During his interview with Gabrielsen, Quirk was asked about locations in Big Cottonwood Canyon where one could see glacial evidence. For all those interested in viewing these formations, here are the coordinates:

40. 60628 N, 111.69677 W

“The one that people are most familiar with is up at Lake Blanche,” Quirk said. “The softer shale and siltstones have deep prominent glacial striations cut into them at the base at the rim of Lake Blanche.” Quirk collected rock samples around Lake Blanche to date the disappearance of glaciers there around 15,000 years ago.

40.62446 N, 111.74535 W

“You can see similar glacial polish up near the Storm Mountain picnic area,” Quirk said, just above the stairs power plant. “If you follow the trail that climbers use to come down near the water pipe you go to the top of a bedrock knob and you can see polished smooth Big Cottonwood quartzite with striations.
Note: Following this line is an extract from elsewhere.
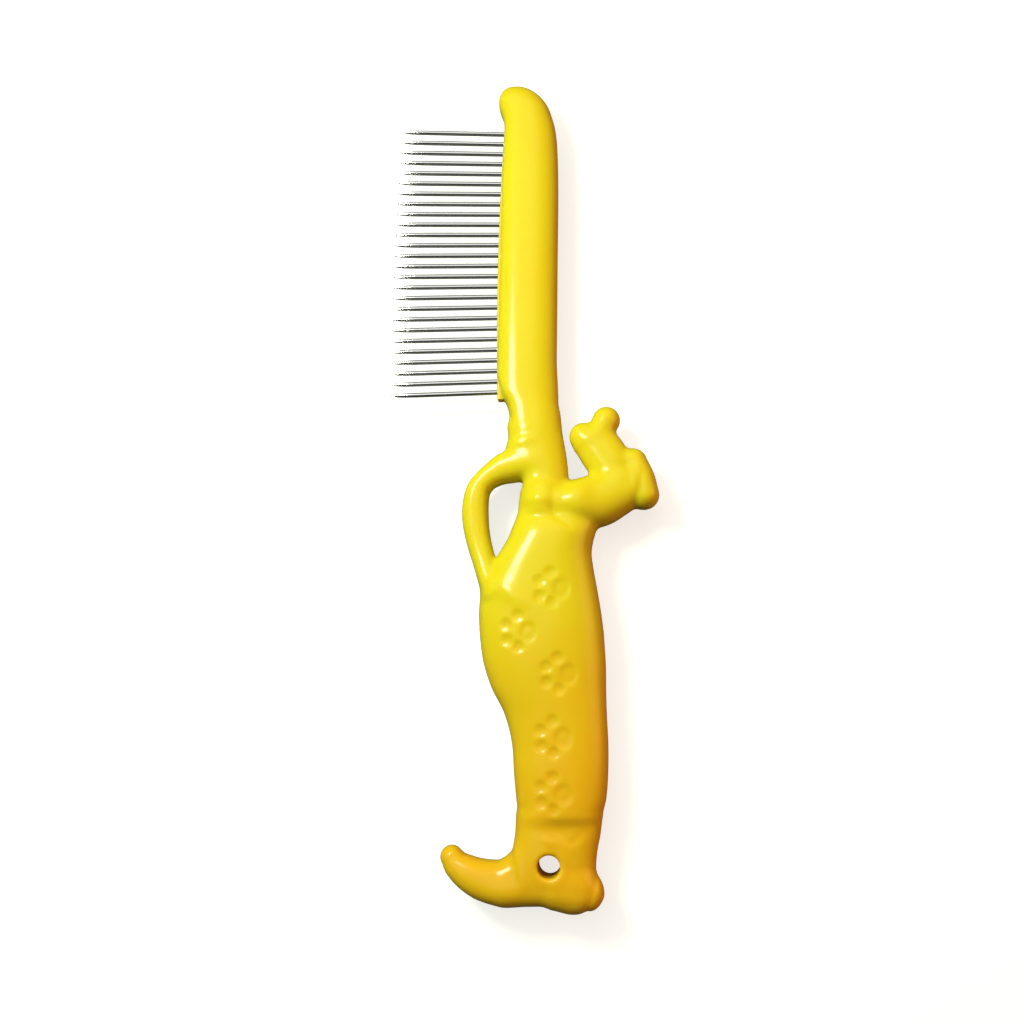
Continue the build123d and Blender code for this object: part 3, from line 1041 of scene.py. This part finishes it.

You can put your hand on a surface where a glacier was from the penultimate glaciation.”

40.61586, 111.58981 W

“As you’re driving up near the Redman Campground by Solitude, if you go walking you can see ridges throughout that campground,” Quirk said. “Those are actually moraines that we dated up there so we know that ice abandoned that position at that campground 15,000 years ago.”

40.63207 N, 111.72597 W

Hikers on the Broads Fork Trail will also encounter moraines, walking along the level ridge of a moraine just above the trail’s initial switchback ascent. “We sampled boulders just off the trail there,” Quirk says. “You’re walking along a lateral moraine from a glacier that abandoned that position 20,000 years ago.”

40. 63377 N, 111.72363 W

Striated quartzite bedrock just above the Lake Blanche trailhead parking lot has an age of 18,000 years. “This shows that while the glacier there abandoned the higher elevation moraine 20,000 years ago it didn’t retreat from the lower elevation bedrock until 18,000 years ago,” Quirk said. “So, in fact, we know the glacier was thinning from 20,000 to 18,000 years ago and only then retreating uphill.”